My motivation for methods actually stems from the repetition of concepts. Once you can fully understand a certain concept and do a few questions based around it, you are very unlikely to forget about it if you revisit it at suitable intervals. And although these concepts are always the same, the way you apply them greatly differs, which is where the variation of maths stems from. This is where things get interesting - each question has its own distinguishing features, and can be solved using a variety of different methods. You choose how you want to solve those difficult application questions, learn the different ways they can be approached, and you'll be on track soon enough.
Maths is, very obviously, a practice-oriented subject. Learning different ways to apply concepts to questions only comes with practice. Perhaps, if you feel like things are getting repetitive, set aside 10 questions from different topics each day that require knowledge of different things as a brain refresher, or whenever you are bored. Drawing from different aspects of the methods course may be less repetitive for you, and offer new opportunities to apply your knowledge.

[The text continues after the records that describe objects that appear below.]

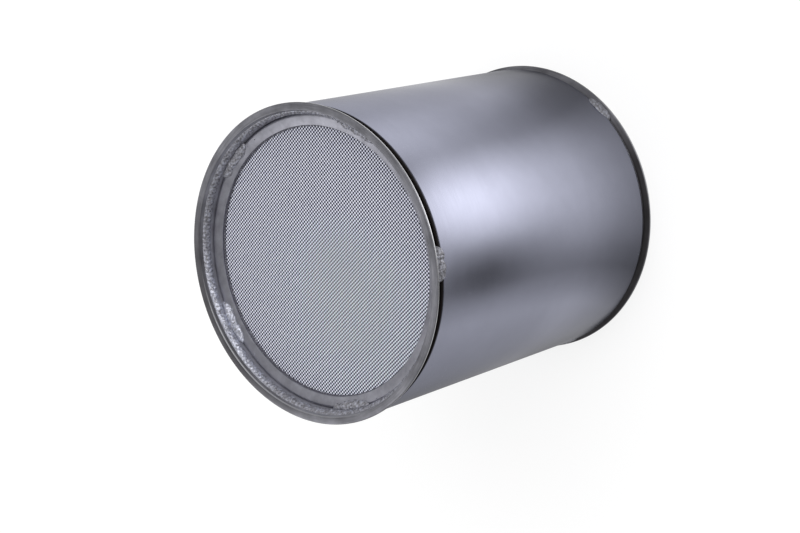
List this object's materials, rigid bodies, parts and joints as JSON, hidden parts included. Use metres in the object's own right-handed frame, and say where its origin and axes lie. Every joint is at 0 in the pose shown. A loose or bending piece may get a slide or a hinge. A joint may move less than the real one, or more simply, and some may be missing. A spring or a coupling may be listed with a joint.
{
  "type": "diesel particulate filter",
  "caption": "Round stainless canister with a clamp flange at each end and a ceramic honeycomb filter block inside, which traps soot from diesel exhaust.",
  "frame": {"origin": "centre of the outlet flange's gasket face, which the part stands on", "axes": "+Z along the can's axis from outlet to inlet, +X along the block's rows of channels"},
  "size_m": [0.297, 0.297, 0.345],
  "materials": {
    "cordierite": "extruded honeycomb, matt",
    "fibre_mat": "pressed ceramic fibre",
    "glass_wool": "needled glass fibre",
    "can_steel": "mill finish",
    "polished_steel": "satin polished",
    "turned_steel": "rolled and turned",
    "pressed_steel": "pressed sheet",
    "wire_steel": "knitted wire",
    "weld_steel": "as welded"
  },
  "bodies": {
    "root": {"filter_block": "cordierite", "mounting_mat": "fibre_mat", "inner_can": "can_steel", "insulation_blanket": "glass_wool", "outer_jacket": "polished_steel", "inlet_flange": "turned_steel", "inlet_flange_weld": "weld_steel", "inlet_retaining_ring": "pressed_steel", "inlet_mesh_seal": "wire_steel", "inlet_ring_tack_1": "weld_steel", "inlet_ring_tack_2": "weld_steel", "inlet_ring_tack_3": "weld_steel", "inlet_ring_tack_4": "weld_steel", "inlet_ring_tack_5": "weld_steel", "inlet_jacket_stitch_1": "weld_steel", "inlet_jacket_stitch_2": "weld_steel", "inlet_jacket_stitch_3": "weld_steel", "outlet_flange": "turned_steel", "outlet_flange_weld": "weld_steel", "outlet_retaining_ring": "pressed_steel", "outlet_mesh_seal": "wire_steel", "outlet_ring_tack_1": "weld_steel", "outlet_ring_tack_2": "weld_steel", "outlet_ring_tack_3": "weld_steel", "outlet_ring_tack_4": "weld_steel", "outlet_ring_tack_5": "weld_steel", "outlet_jacket_stitch_1": "weld_steel", "outlet_jacket_stitch_2": "weld_steel", "outlet_jacket_stitch_3": "weld_steel"}
  },
  "joints": []
}
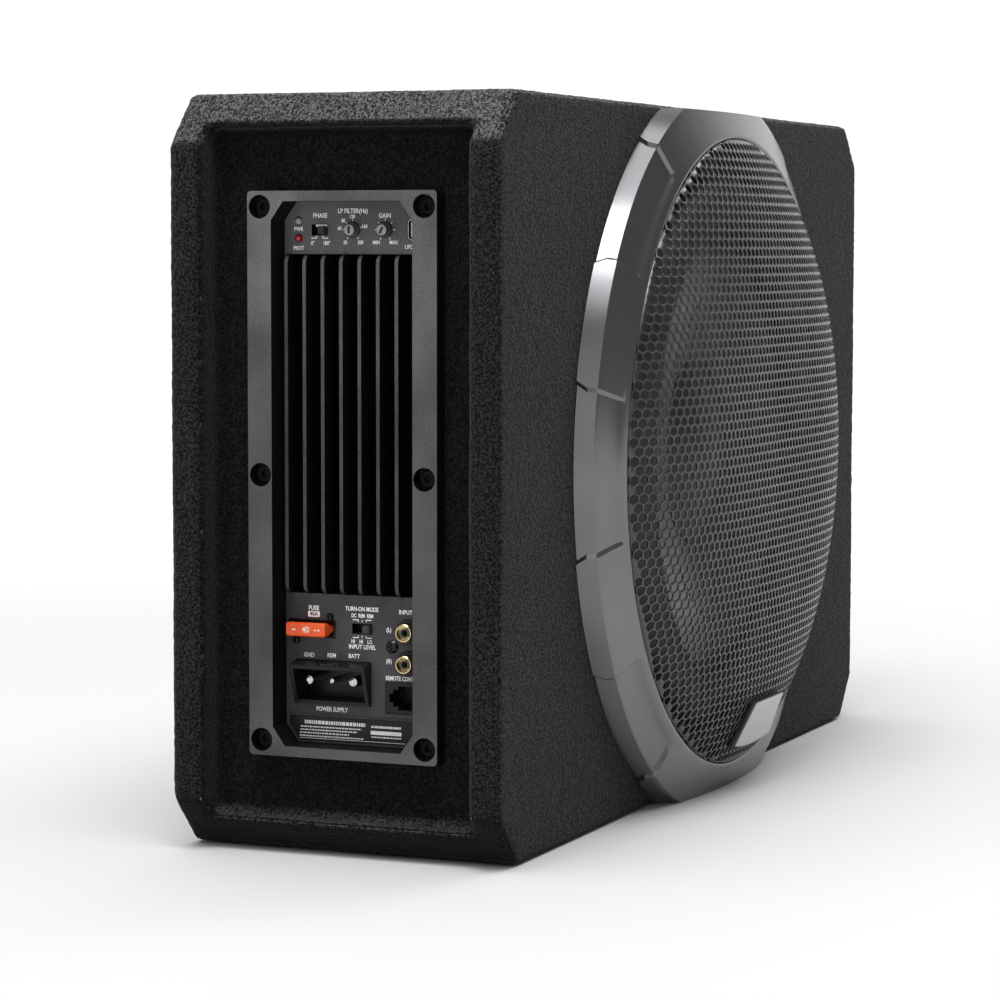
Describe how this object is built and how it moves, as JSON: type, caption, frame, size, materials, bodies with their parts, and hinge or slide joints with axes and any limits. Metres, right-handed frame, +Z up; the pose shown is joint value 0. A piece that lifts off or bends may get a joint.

Although doing questions from the textbook isn't exactly necessary, especially if you are receiving external booklets, it may be worthwhile to attempt the chapter reviews, which are more difficult in nature and segues nicely into VCAA-style questions. It is also helpful to go in order, since everything you learn is a build-up of what you already know. It's best to go with what VSV teaches, but self-learning is always an option if you are willing to learn it in a different order.